Sono convinta che i luoghi vadano esplorati, e non giudicati.
E credo che l’esplorazione sia la via migliore della conoscenza.
Quando sono in un posto nuovo – ma vale anche per il mio posto abituale – mi piace che a raccontarmelo siano quanti lo hanno attraversato e scoperto prima di me. Meglio se mezzi stranieri, o residenti che hanno la capacità di applicare lo sguardo da fuori.
È quello sguardo speciale, di chi ti ti introduce ai luoghi e te ne fa amare i dettagli, non i panorami.

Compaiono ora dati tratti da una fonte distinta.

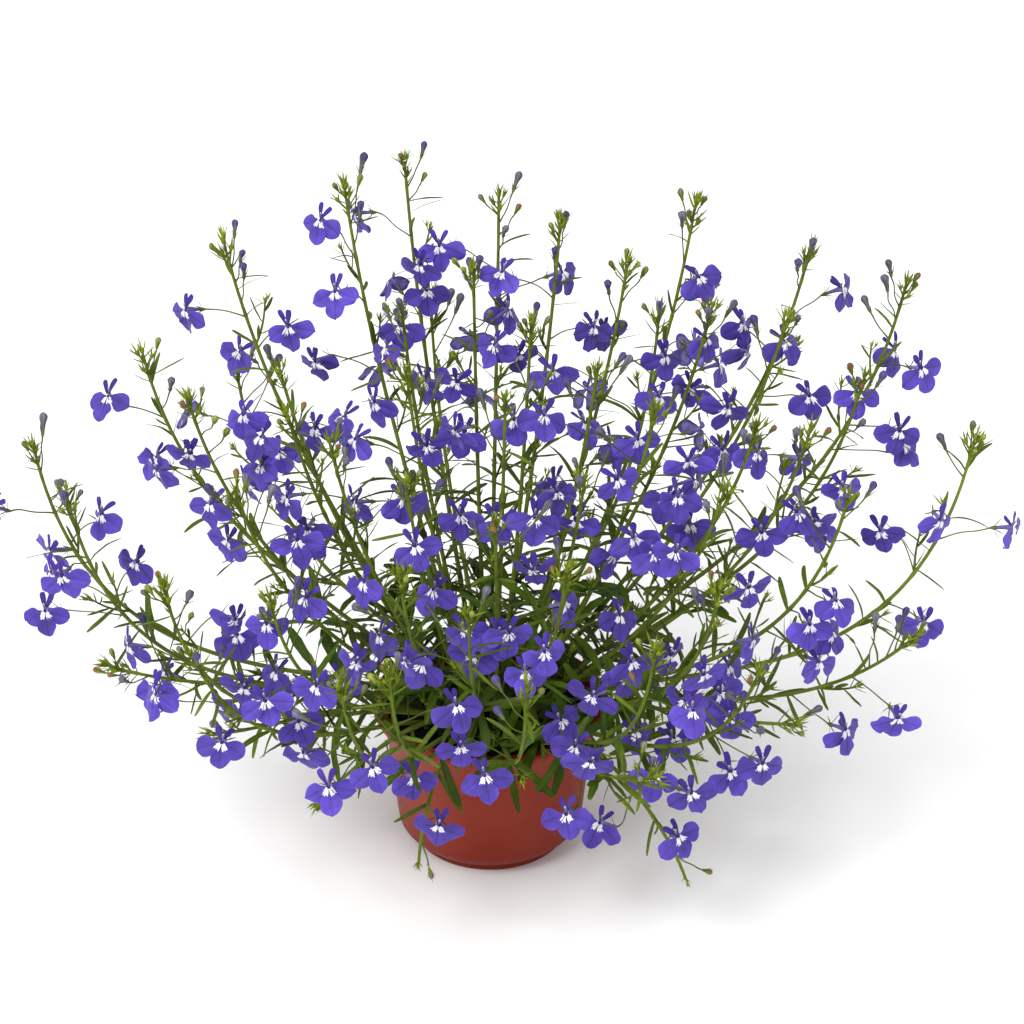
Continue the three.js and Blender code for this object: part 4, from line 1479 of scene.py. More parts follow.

Ho ritrovato traccia di questa sensazione in uno dei testi raccolti da Vittorio Gregotti in 96 ragioni critiche del progetto. La sua idea di sguardo dello straniero è racchiusa in una lettera indirizzata a Wim Wenders:
«Credo che per conquistare un luogo, una città o un paesaggio al nostro animo prima ancora che all’architettura abbiamo bisogno di due cose: che in quel luogo (o con quel luogo) si lavori concretamente e non solo lo si visiti e che qualche Virgilio ci introduca, ci accompagni, ci aiuti. Altri che, come noi e prima di noi, abbiano frequentato, interpretato, amato quel luogo. (…) Parlo proprio di quegli stranieri al luogo ci hanno fatto da traduttori, da tramite, lungo un percorso che essi stessi avevano compiuto per conoscere.»